▶ _Given request_: Print the listing below exactly.

▶ _Data provided_:
************

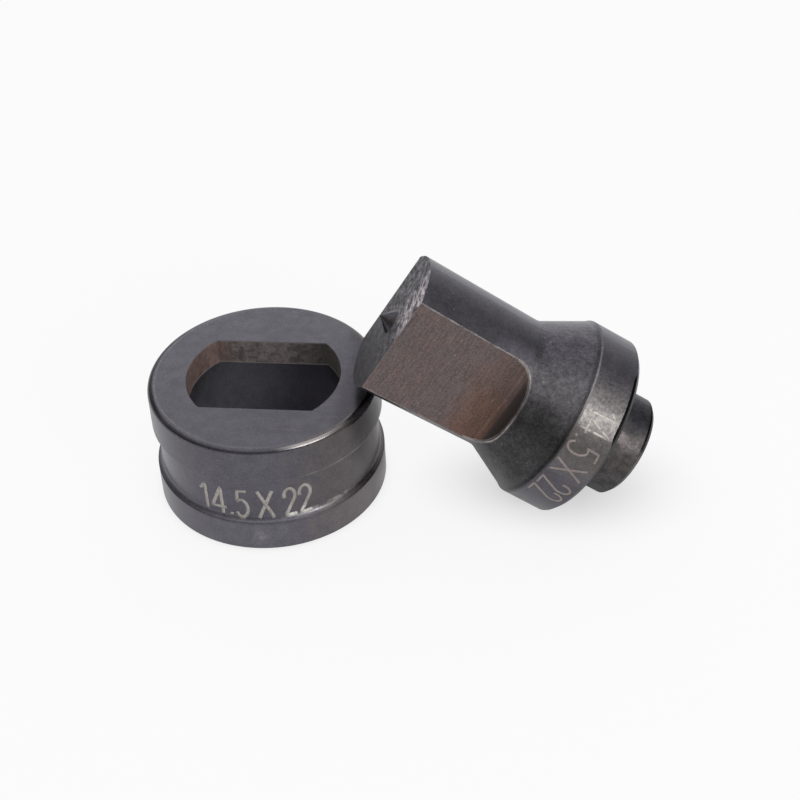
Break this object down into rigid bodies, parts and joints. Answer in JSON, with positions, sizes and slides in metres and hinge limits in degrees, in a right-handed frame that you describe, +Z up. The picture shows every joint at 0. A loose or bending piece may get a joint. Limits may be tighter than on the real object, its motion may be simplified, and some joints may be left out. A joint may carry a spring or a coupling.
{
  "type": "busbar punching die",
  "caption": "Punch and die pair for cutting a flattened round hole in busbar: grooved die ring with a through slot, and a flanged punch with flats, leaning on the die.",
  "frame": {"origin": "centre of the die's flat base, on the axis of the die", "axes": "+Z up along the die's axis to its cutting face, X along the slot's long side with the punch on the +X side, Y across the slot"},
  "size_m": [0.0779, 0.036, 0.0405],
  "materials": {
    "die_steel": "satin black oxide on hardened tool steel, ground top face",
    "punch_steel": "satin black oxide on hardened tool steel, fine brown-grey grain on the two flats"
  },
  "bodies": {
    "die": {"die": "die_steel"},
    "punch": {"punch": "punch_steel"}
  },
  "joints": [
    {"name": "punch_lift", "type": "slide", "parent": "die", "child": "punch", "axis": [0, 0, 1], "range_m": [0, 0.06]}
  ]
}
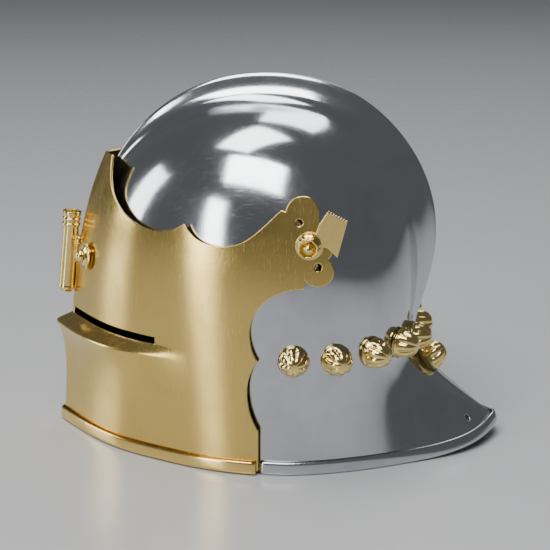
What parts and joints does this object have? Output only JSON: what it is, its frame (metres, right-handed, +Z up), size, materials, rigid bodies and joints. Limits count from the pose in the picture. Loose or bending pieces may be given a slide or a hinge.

************

▶ _Correct result_:
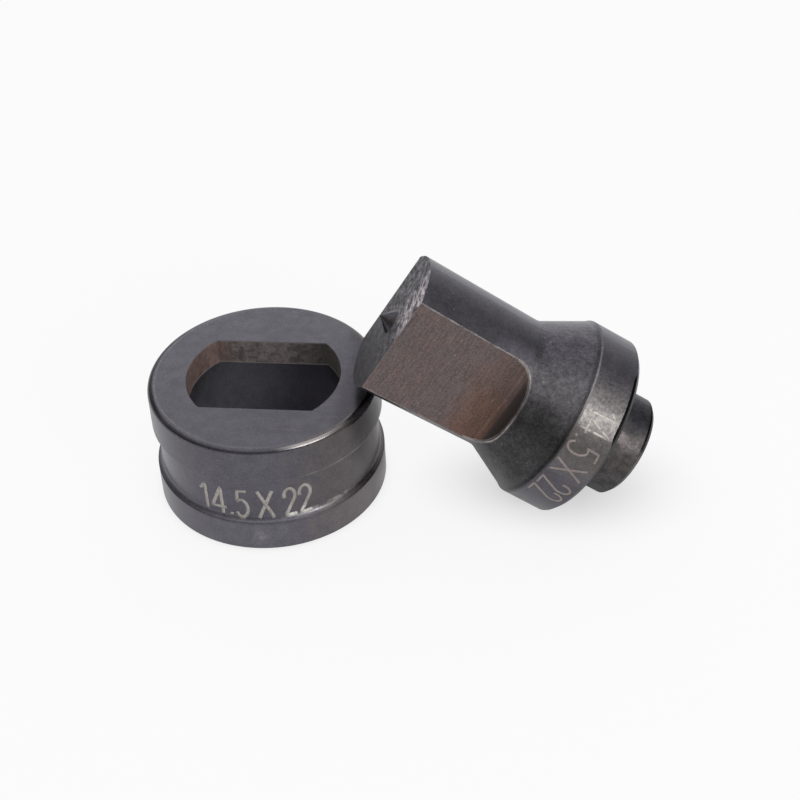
Break this object down into rigid bodies, parts and joints. Answer in JSON, with positions, sizes and slides in metres and hinge limits in degrees, in a right-handed frame that you describe, +Z up. The picture shows every joint at 0. A loose or bending piece may get a joint. Limits may be tighter than on the real object, its motion may be simplified, and some joints may be left out. A joint may carry a spring or a coupling.
{
  "type": "busbar punching die",
  "caption": "Punch and die pair for cutting a flattened round hole in busbar: grooved die ring with a through slot, and a flanged punch with flats, leaning on the die.",
  "frame": {"origin": "centre of the die's flat base, on the axis of the die", "axes": "+Z up along the die's axis to its cutting face, X along the slot's long side with the punch on the +X side, Y across the slot"},
  "size_m": [0.0779, 0.036, 0.0405],
  "materials": {
    "die_steel": "satin black oxide on hardened tool steel, ground top face",
    "punch_steel": "satin black oxide on hardened tool steel, fine brown-grey grain on the two flats"
  },
  "bodies": {
    "die": {"die": "die_steel"},
    "punch": {"punch": "punch_steel"}
  },
  "joints": [
    {"name": "punch_lift", "type": "slide", "parent": "die", "child": "punch", "axis": [0, 0, 1], "range_m": [0, 0.06]}
  ]
}
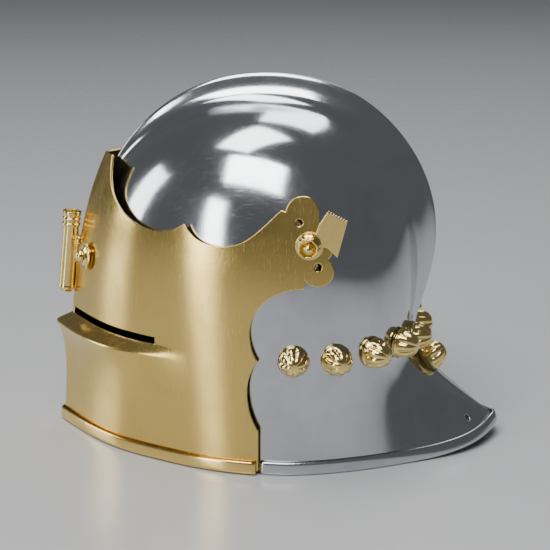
What parts and joints does this object have? Output only JSON: what it is, its frame (metres, right-handed, +Z up), size, materials, rigid bodies and joints. Limits count from the pose in the picture. Loose or bending pieces may be given a slide or a hinge.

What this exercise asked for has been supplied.